Increased surface temperatures will likely be associated with more incidents of extreme air pollution. An increase in temperature of about 9°F (5°C) will lead to as much as double the typical maximum daily ozone concentration (fig. 8). The reasons for this are quite well understood. The burning of fossil fuel, largely from cars and trucks, produces the precursors of ozone. These undergo chemical reactions, which require sunlight and generally proceed faster at higher temperatures. Clear, hot days tend to produce more ozone for a particular quantity of direct pollutants. Also, in the West, hot summer days are often associated with evening thermal inversions — temperatures that increase with height — which leads to a trapping of the pollutants. This in turn results in higher concentrations of pollutants near the ground.

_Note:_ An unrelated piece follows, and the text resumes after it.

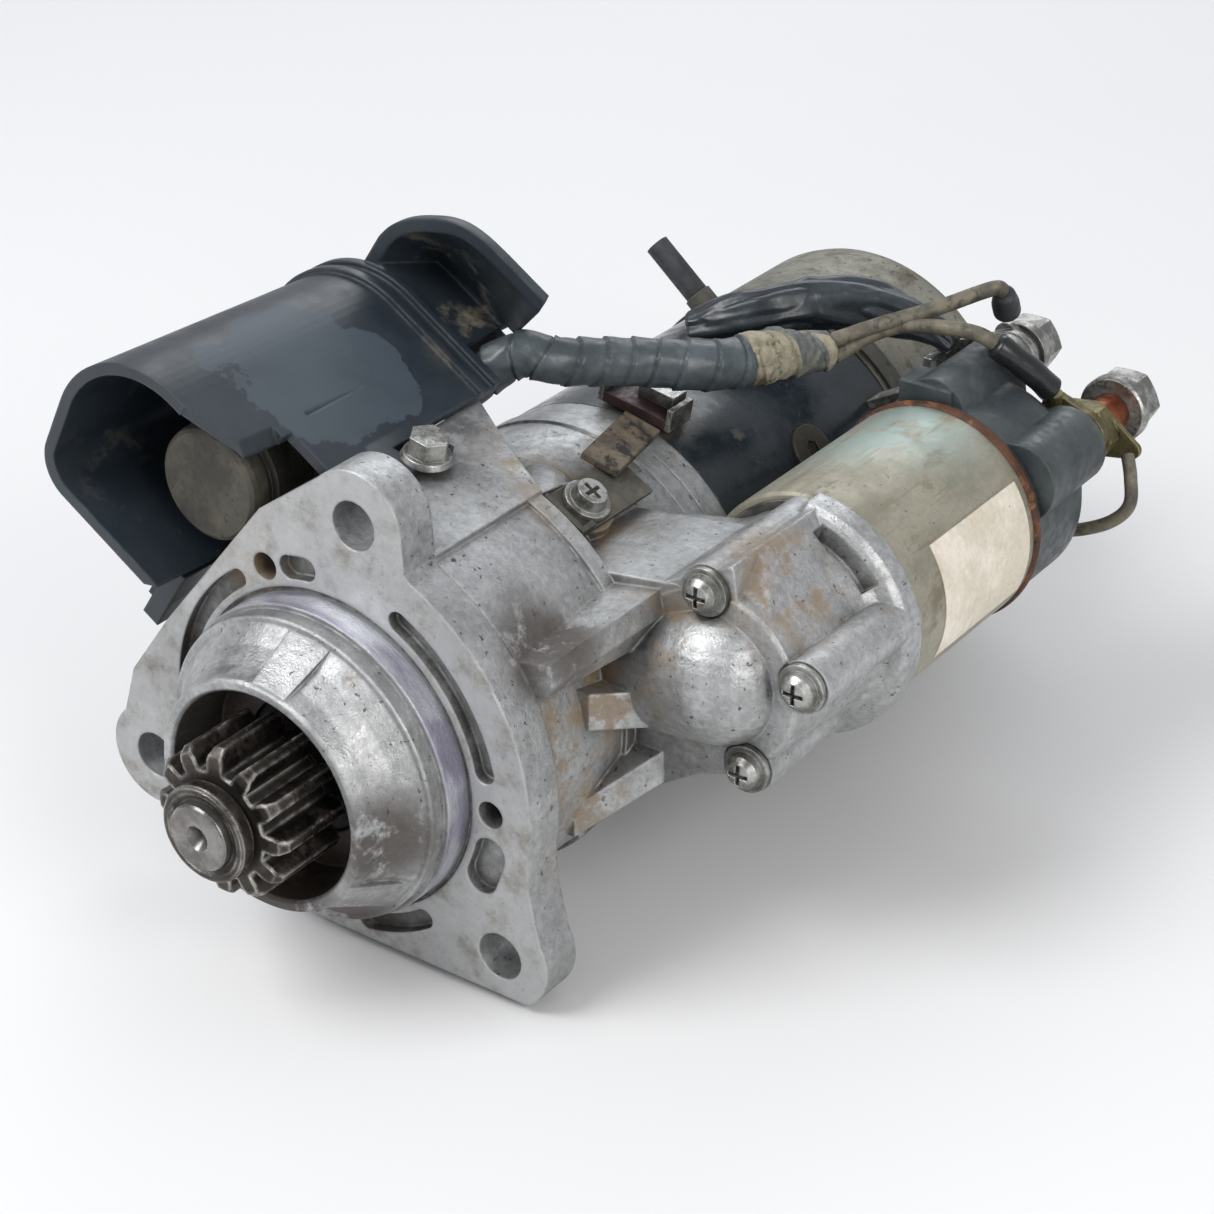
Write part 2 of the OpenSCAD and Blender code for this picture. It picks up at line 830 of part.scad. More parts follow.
module channel() {
    w = shield_wall;
    difference() {
        union() {
            hull() {
                yext(-5, -4.5)
                    channel_outline(0, 0, -69);
                yext(hood_y - 2, hood_y - 1.5)
                    channel_outline(0, 4, -64);
            }
            // raised beads where the channel meets the hood
            for (y = [hood_y - 9, hood_y - 2.4])
                yext(y, y + 2.6)
                    channel_outline(-1.8, 4, -62);
        }
        hull() {
            yext(-6, -5.5)
                channel_outline(w, 0, -40);
            yext(hood_y - 2, hood_y + 1.5)
                channel_outline(w, 4, -40);
        }
        // slanted front corner of the near leg
        translate([0, 0, 44])
            linear_extrude(height = 16)
                polygon([[-84, -6], [-60, -6], [-60, 1.6], [-68, 0.6], [-78, -2.8], [-84, -4.6]]);
    }
    // lower strip of the near leg, stepped back past the flange
    translate([-72, flange_t + 0.3, 55 - w])
        cube([8.2, 12, w]);
    translate([-66, flange_t + 4, 55 - w])
        cube([18.8, hood_y - flange_t - 5.4, w]);
    for (y = [hood_y - 9, hood_y - 2.4])
        translate([-66, y, 55 - w])
            cube([18.8, 2.6, w + 1.8]);
}

module hood() {
    w = shield_wall * 0.8;
    difference() {
        union() {
            hull() {
                yext(hood_y + 0.2, hood_y + 1)
                    hood_outline(1.3);
                yext(hood_y + 24.4, hood_y + 25)
                    hood_tail(0);
            }
            // rolled rim
            yext(hood_y - 0.6, hood_y + 2.4)
                hood_outline(0);
        }
        hull() {
            yext(hood_y - 1, hood_y - 0.5)
                hood_outline(1.3 + w);
            yext(hood_y + 19, hood_y + 19.5)
                hood_tail(w);
        }
        // notch for the loom and the slanted right end
        translate([-62.5, hood_y - 1, 45])
            cube([45, 31, 11]);
        translate([-49, hood_y, 30])
            rotate([0, 0, 24])
                cube([90, 60, 70]);
        translate([-49, hood_y - 5, 30])
            cube([90, 6, 70]);
    }
    // back wall behind the loom
    yext(hood_y + 17, hood_y + 20)
        polygon([[-84, 52.5], [-84, 35], [-59, 31], [-57.6, 52.5]]);
}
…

Fig. 8. Associations between observed ground-level maximum daily ozone concentrations (parts per billion by volume) and temperature for Atlanta and New York. Source: NAST 2000, p. 104.
There are many more possible impacts of global climate and environmental changes. These include crop yield fluctuations and associated economic consequences, biodiversity shifts and health effects related to extreme weather events. Of course, not all aspects of global change are necessarily bad for California and the West. Increased atmospheric carbon dioxide concentrations are expected to enhance crop and forest growth. However, recent studies suggest that this enhancement may be quite temporary unless increased amounts of fertilizer and adequate irrigation are applied.
Coping with climate change
Regardless of the consequences, we know that relatively large global and regional climate changes have been occurring. Our best scientific evidence strongly suggests that an important component of these changes is due to human activity. Furthermore, evidence indicates that the changes will continue at an increasing pace well into the next century. The rate of those changes may well outstrip our scientific, economic and social ability to effectively cope. It is important for all Californians to understand the causes of those changes, their likely implications and the nature of possible remediation.